*Entries with model source code*
######

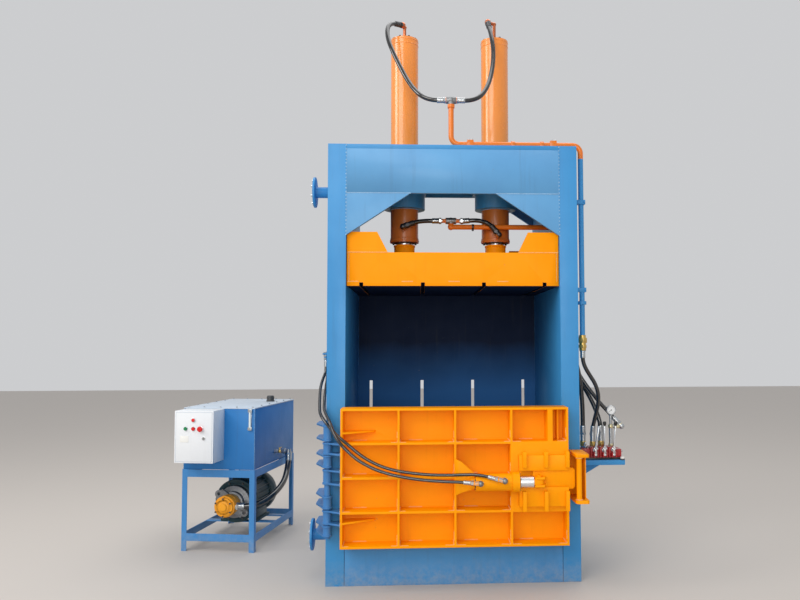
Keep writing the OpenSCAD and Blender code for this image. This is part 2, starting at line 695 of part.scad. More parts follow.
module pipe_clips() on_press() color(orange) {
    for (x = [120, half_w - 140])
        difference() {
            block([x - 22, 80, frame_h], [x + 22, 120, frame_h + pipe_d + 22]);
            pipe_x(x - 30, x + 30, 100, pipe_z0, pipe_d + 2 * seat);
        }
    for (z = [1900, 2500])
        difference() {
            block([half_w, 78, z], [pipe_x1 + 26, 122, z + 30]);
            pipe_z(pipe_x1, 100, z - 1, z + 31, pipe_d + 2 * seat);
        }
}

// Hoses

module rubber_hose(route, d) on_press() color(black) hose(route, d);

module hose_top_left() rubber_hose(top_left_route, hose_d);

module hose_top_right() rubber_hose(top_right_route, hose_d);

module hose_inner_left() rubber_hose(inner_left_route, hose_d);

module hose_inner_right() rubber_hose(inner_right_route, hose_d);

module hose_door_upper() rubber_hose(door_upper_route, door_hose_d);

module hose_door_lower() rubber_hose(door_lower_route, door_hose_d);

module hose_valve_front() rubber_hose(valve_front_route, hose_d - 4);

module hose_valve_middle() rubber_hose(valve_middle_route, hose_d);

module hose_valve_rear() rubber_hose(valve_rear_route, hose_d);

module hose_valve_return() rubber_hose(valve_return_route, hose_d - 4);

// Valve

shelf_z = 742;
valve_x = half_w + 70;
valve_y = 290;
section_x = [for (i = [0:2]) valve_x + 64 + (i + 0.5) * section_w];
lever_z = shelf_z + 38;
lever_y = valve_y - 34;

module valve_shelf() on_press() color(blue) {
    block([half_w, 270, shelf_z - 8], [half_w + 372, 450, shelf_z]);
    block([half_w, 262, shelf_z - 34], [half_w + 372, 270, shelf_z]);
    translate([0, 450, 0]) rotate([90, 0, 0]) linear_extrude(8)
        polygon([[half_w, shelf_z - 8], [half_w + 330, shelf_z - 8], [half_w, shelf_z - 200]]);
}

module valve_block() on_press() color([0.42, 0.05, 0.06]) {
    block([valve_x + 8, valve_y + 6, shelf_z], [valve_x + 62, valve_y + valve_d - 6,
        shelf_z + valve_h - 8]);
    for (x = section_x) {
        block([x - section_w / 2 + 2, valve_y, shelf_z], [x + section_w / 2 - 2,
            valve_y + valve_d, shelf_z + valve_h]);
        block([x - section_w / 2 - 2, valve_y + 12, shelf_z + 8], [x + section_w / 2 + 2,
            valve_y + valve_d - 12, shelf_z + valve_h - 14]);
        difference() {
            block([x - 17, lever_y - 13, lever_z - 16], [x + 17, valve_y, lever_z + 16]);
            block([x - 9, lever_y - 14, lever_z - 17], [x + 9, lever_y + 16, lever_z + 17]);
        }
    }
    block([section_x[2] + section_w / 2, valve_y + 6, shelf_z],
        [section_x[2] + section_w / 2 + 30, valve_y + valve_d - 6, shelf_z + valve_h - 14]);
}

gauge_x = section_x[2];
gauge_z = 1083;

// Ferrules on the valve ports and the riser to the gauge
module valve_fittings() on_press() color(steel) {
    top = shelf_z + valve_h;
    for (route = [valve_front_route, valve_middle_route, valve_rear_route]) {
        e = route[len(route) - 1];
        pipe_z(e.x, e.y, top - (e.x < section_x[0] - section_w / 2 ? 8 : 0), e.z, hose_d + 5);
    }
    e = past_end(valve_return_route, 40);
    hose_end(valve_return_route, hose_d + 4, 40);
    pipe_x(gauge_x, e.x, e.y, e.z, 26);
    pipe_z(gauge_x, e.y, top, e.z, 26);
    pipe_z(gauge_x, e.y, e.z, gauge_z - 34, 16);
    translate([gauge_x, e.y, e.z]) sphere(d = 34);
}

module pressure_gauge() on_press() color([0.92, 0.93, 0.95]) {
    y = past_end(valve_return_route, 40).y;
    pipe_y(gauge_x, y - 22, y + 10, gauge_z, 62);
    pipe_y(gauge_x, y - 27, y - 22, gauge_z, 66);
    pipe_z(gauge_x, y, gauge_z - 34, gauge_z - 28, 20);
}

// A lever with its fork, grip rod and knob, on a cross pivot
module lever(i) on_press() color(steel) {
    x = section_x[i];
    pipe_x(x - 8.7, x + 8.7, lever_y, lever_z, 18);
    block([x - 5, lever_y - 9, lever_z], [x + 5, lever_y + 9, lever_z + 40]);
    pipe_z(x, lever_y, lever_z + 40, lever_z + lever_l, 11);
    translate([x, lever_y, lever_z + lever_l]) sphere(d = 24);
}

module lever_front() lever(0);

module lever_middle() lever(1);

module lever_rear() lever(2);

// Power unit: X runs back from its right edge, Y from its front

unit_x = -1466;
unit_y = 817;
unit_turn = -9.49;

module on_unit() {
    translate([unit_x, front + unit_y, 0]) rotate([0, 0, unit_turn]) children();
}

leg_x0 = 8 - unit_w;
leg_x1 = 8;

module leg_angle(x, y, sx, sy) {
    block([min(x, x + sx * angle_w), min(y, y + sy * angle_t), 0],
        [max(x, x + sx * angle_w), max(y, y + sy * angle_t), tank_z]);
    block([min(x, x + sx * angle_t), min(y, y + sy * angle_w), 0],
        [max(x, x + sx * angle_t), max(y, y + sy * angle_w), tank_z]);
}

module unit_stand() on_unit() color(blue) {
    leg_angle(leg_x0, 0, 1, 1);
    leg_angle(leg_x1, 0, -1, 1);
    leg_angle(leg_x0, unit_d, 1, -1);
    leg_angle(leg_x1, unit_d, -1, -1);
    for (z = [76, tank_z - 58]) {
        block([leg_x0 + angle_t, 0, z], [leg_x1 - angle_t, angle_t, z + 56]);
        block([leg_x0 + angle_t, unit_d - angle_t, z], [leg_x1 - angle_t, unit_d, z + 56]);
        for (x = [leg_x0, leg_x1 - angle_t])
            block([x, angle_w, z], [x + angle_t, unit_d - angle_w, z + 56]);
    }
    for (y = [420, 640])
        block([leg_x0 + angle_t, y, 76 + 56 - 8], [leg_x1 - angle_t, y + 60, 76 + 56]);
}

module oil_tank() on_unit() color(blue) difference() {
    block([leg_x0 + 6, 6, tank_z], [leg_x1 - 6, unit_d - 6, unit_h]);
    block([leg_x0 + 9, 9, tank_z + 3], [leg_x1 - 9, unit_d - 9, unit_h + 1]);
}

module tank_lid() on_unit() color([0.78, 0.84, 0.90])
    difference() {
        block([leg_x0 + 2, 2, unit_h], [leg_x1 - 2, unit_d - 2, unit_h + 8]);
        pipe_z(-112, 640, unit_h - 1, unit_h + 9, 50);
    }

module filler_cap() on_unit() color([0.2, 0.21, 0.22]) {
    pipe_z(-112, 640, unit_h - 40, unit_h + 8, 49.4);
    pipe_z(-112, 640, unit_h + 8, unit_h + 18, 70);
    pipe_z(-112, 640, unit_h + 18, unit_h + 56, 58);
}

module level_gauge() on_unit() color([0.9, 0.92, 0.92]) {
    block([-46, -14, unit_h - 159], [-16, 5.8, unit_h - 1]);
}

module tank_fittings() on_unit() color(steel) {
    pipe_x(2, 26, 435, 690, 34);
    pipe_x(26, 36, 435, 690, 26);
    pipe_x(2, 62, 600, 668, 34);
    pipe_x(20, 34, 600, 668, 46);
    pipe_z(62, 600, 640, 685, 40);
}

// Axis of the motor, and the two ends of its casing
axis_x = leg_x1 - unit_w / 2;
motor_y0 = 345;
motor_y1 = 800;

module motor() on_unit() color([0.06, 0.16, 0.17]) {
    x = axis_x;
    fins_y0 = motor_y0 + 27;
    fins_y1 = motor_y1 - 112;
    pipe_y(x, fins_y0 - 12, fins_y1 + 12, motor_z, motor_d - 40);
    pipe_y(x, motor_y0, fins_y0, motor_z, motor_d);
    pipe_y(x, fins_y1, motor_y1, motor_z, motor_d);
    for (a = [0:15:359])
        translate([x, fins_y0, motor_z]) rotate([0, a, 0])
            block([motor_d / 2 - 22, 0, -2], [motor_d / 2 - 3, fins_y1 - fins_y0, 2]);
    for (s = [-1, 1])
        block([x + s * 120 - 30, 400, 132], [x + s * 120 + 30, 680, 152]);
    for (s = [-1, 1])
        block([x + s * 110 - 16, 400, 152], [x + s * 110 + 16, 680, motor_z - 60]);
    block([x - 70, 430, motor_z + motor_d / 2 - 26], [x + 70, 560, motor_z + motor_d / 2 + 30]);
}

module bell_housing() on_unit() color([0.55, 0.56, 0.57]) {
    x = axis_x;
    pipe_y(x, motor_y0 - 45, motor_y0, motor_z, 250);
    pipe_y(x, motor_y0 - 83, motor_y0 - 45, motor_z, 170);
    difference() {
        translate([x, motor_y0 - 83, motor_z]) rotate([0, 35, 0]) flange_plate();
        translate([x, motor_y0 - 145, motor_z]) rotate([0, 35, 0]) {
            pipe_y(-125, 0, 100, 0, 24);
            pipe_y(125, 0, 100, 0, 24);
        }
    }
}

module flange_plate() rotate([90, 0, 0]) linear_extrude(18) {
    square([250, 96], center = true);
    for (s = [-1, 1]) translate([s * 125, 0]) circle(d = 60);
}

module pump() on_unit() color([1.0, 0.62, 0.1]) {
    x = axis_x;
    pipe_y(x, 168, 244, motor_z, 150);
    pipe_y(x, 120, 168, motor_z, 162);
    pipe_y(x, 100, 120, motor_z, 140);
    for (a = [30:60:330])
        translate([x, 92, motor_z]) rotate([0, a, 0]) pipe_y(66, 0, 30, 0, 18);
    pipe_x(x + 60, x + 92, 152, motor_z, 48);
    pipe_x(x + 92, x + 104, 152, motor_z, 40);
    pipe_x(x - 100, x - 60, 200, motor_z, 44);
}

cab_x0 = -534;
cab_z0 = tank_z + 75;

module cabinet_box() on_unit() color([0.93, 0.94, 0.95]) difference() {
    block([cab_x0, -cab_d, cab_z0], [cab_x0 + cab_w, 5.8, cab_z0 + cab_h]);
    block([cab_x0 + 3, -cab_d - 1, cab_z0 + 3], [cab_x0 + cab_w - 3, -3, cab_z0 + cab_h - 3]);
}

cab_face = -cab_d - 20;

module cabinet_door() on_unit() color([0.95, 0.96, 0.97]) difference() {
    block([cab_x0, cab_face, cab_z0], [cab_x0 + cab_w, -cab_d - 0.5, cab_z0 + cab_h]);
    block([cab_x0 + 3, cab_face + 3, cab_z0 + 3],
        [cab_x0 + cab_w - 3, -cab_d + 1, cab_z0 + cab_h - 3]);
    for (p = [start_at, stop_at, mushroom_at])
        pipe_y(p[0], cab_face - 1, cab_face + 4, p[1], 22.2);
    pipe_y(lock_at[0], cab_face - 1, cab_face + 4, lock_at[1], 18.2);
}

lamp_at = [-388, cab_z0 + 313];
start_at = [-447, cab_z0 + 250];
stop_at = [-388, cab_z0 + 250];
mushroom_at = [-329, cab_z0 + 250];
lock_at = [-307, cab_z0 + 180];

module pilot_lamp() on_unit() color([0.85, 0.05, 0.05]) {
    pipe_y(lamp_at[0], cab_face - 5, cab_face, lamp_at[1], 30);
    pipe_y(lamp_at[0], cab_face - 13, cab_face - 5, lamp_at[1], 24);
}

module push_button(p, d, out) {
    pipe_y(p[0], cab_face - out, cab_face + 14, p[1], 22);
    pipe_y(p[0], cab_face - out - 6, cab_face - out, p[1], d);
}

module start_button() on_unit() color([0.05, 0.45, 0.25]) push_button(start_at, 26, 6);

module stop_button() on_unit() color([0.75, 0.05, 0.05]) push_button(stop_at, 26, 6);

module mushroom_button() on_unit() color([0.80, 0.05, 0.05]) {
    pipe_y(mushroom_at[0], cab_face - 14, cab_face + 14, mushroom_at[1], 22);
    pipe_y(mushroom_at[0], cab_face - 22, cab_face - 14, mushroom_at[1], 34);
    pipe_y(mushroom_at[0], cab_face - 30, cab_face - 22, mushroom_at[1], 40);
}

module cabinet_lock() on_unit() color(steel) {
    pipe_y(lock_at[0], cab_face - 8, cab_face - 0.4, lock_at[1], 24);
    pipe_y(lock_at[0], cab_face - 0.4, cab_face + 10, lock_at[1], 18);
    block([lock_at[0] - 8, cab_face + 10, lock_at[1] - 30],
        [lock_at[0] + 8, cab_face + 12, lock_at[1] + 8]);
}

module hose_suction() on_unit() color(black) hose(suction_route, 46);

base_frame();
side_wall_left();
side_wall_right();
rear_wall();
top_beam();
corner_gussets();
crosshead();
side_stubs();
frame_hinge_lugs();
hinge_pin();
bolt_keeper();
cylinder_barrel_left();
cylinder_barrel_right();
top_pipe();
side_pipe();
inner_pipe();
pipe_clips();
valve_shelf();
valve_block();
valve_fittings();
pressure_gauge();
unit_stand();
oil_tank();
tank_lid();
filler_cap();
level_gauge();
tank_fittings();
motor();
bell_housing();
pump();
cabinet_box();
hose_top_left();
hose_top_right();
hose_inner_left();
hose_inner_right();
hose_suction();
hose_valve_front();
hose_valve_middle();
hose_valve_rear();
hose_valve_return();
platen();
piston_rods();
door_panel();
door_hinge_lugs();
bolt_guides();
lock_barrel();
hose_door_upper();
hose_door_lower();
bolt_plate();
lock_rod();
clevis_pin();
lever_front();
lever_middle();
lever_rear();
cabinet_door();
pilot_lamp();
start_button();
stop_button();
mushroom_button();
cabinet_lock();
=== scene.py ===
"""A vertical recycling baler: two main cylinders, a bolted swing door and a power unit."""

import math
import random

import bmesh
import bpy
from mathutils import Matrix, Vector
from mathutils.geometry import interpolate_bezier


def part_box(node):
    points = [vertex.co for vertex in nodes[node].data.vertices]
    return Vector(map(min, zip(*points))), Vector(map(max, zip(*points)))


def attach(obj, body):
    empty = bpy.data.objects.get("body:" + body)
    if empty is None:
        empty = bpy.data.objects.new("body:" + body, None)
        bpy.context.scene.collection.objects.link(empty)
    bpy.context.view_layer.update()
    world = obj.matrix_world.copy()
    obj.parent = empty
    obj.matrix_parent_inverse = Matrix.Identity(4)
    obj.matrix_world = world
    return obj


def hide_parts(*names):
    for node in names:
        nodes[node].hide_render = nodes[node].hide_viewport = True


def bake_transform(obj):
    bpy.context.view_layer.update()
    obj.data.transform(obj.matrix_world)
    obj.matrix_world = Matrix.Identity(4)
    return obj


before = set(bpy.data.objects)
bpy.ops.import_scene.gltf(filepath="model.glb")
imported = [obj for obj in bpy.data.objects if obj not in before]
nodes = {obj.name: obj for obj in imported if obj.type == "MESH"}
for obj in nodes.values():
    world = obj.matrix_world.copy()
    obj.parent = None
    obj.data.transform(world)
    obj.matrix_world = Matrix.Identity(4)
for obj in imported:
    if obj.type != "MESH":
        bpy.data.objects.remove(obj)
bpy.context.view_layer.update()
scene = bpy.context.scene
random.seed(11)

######

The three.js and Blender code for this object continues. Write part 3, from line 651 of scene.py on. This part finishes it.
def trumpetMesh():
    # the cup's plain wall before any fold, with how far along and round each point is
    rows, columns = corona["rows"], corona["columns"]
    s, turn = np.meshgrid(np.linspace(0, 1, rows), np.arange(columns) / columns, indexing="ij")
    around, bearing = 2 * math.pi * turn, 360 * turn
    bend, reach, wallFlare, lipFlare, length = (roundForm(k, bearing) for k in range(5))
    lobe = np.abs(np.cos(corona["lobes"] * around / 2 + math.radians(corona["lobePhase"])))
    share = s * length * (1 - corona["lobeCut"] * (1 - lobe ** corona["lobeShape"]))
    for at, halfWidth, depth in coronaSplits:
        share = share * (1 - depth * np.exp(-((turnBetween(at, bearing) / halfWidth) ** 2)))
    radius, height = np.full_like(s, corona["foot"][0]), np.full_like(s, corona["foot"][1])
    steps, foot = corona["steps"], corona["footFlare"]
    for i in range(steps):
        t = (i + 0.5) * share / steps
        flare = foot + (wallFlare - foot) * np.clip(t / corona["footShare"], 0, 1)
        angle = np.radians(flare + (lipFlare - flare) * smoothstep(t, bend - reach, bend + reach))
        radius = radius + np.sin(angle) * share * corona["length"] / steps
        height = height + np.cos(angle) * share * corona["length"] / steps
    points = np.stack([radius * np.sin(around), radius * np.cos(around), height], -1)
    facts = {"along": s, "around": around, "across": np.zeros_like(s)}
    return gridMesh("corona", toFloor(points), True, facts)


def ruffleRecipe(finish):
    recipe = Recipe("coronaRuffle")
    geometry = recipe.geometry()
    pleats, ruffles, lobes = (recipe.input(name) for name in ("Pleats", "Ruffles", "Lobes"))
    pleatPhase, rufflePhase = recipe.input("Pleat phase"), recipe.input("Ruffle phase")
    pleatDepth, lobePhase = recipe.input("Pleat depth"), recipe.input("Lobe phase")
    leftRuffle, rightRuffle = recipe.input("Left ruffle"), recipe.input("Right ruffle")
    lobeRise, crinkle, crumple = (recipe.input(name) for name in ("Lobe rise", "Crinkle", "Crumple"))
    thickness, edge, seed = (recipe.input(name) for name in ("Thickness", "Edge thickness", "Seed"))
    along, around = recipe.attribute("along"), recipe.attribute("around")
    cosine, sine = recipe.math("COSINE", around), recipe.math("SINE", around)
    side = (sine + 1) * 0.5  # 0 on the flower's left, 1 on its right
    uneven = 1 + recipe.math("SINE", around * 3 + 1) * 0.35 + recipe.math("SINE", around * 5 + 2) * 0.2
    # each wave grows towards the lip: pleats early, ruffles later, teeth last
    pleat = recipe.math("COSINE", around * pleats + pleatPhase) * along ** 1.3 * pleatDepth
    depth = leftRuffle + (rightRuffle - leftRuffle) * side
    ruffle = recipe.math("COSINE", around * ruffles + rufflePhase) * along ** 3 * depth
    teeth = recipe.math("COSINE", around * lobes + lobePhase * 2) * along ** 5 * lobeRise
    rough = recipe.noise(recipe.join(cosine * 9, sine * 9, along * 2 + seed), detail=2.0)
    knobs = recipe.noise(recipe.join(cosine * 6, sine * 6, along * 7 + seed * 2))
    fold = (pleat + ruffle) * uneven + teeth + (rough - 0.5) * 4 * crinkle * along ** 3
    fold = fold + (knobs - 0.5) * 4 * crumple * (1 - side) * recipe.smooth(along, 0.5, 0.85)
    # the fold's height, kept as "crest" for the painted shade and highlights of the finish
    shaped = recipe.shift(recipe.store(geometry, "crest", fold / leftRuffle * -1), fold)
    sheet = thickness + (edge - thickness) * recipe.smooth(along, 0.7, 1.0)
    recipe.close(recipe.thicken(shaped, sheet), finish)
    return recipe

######

*Your goal*
Repeat exactly the lines from the one containing "base_frame();" to the one containing "imported = [obj", both lines included, and nothing else.

*Solution to this exercise*
base_frame();
side_wall_left();
side_wall_right();
rear_wall();
top_beam();
corner_gussets();
crosshead();
side_stubs();
frame_hinge_lugs();
hinge_pin();
bolt_keeper();
cylinder_barrel_left();
cylinder_barrel_right();
top_pipe();
side_pipe();
inner_pipe();
pipe_clips();
valve_shelf();
valve_block();
valve_fittings();
pressure_gauge();
unit_stand();
oil_tank();
tank_lid();
filler_cap();
level_gauge();
tank_fittings();
motor();
bell_housing();
pump();
cabinet_box();
hose_top_left();
hose_top_right();
hose_inner_left();
hose_inner_right();
hose_suction();
hose_valve_front();
hose_valve_middle();
hose_valve_rear();
hose_valve_return();
platen();
piston_rods();
door_panel();
door_hinge_lugs();
bolt_guides();
lock_barrel();
hose_door_upper();
hose_door_lower();
bolt_plate();
lock_rod();
clevis_pin();
lever_front();
lever_middle();
lever_rear();
cabinet_door();
pilot_lamp();
start_button();
stop_button();
mushroom_button();
cabinet_lock();
=== scene.py ===
"""A vertical recycling baler: two main cylinders, a bolted swing door and a power unit."""

import math
import random

import bmesh
import bpy
from mathutils import Matrix, Vector
from mathutils.geometry import interpolate_bezier


def part_box(node):
    points = [vertex.co for vertex in nodes[node].data.vertices]
    return Vector(map(min, zip(*points))), Vector(map(max, zip(*points)))


def attach(obj, body):
    empty = bpy.data.objects.get("body:" + body)
    if empty is None:
        empty = bpy.data.objects.new("body:" + body, None)
        bpy.context.scene.collection.objects.link(empty)
    bpy.context.view_layer.update()
    world = obj.matrix_world.copy()
    obj.parent = empty
    obj.matrix_parent_inverse = Matrix.Identity(4)
    obj.matrix_world = world
    return obj


def hide_parts(*names):
    for node in names:
        nodes[node].hide_render = nodes[node].hide_viewport = True


def bake_transform(obj):
    bpy.context.view_layer.update()
    obj.data.transform(obj.matrix_world)
    obj.matrix_world = Matrix.Identity(4)
    return obj


before = set(bpy.data.objects)
bpy.ops.import_scene.gltf(filepath="model.glb")
imported = [obj for obj in bpy.data.objects if obj not in before]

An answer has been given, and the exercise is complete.